Burge specializes in unemployment law and is currently looking to create legislation that will cover land use regulation, tax code and labor laws for the tribe.

The need to enact labor laws comes at a crucial time for the Crow Nation. Last August, the Crow legislature approved the Many Stars Project, a partnership between the tribe and Australian-American Energy Co. to develop the first coal to liquid plant in the United States.

The $7 billion project will bring 4,000 construction jobs to the reservation and 900 permanent positions once completed in 2016.
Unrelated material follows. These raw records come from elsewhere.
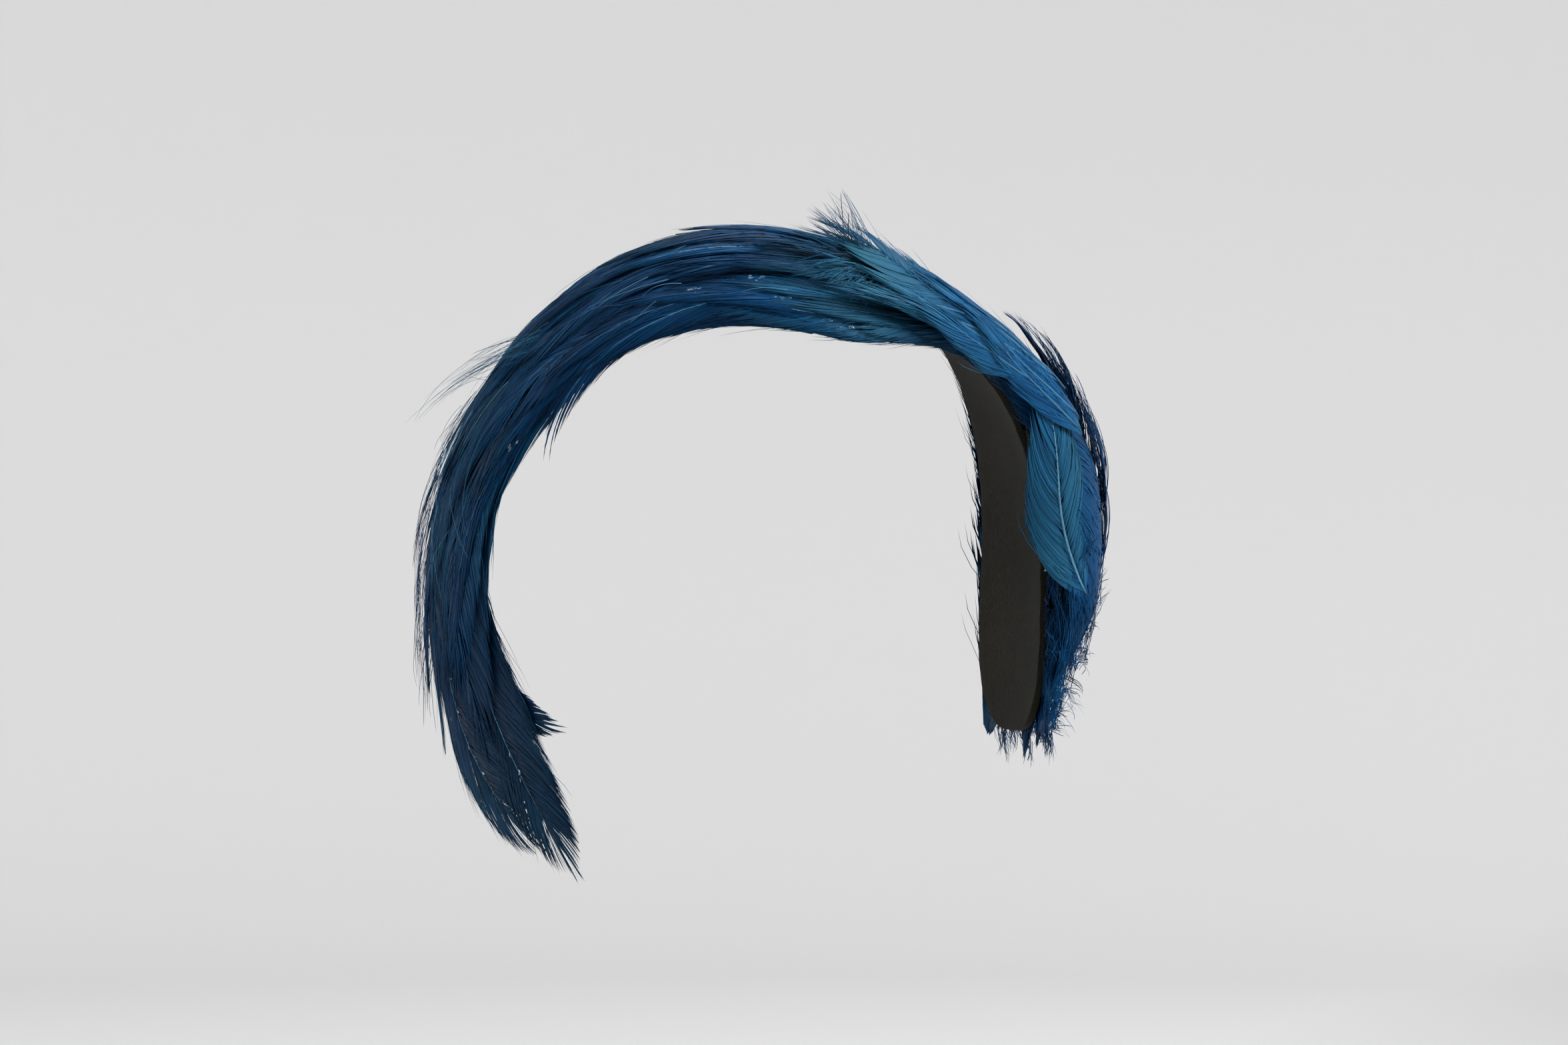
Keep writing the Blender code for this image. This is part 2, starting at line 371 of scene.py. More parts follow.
def strand_block(template, centres, width, roll, tone, kind=0.0, tint=0.5, flat=0.35):
    """Strands whose centres are (strand, row, s w h); width is (strand, row), and flat is height by width."""
    row = template.row
    ahead = unit(np.gradient(centres[..., :2], axis=1))
    mid, way = centres[:, row], ahead[:, row]
    side = 0.5 * width[:, row] * template.u
    s = mid[..., 0] + way[..., 1] * side
    w = mid[..., 1] - way[..., 0] * side
    h = mid[..., 2] + flat * width[:, row] * template.v + side * np.reshape(roll, (-1, 1))
    comb = 40.0 * np.asarray(tone, dtype=float)
    return block(template, s, w, h, tone=tone, kind=kind, tint=tint, comb=comb)


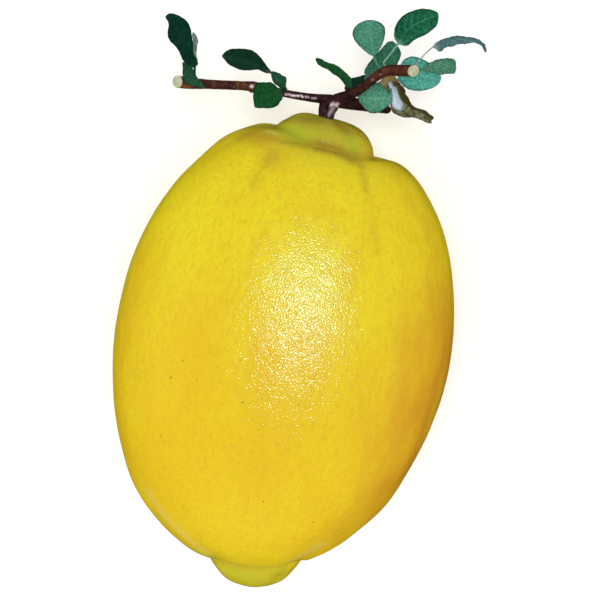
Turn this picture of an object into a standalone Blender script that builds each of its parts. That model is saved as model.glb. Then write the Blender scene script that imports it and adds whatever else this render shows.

Conrad Edwards, president/CEO of CTER, said that many tribes are under the false assumption that they are protected by the Civil Rights Act of 1964 and other affirmative action laws, or they assume that personnel, corporate and/or casino policies offer enough protection to tribes and employees.

“The most that you can get out of those policies is maybe as far up to someone getting terminated. But mostly, it’s a slap on the wrist from management.”

In fact, tribes as sovereign nations are exempt from Title VII of the Civil Rights Act of 1964, which “prohibits discrimination by covered employers on the basis of race, color, religion, sex or national origin.”

Dan Press, general counsel to CTER and partner with Van Ness Feldman law firm in Washington, D.C., said that the EEOC would back off from trying to apply federal Title VII and other affirmative action laws to tribal jurisdictions if tribes enact their own laws.

“Tribal sovereignty is terrific, but tribes need to exercise it. If tribes do it great; if they don’t someone else will do it for them.”

About 20 tribes are working with CTER to implement TWPA legislation. The Lower Sioux Indian Community of Minnesota is the second tribe to adopt the legislation, Edwards said.

CTER was formed in 1977 and represents more than 300 tribes and Alaska Villages.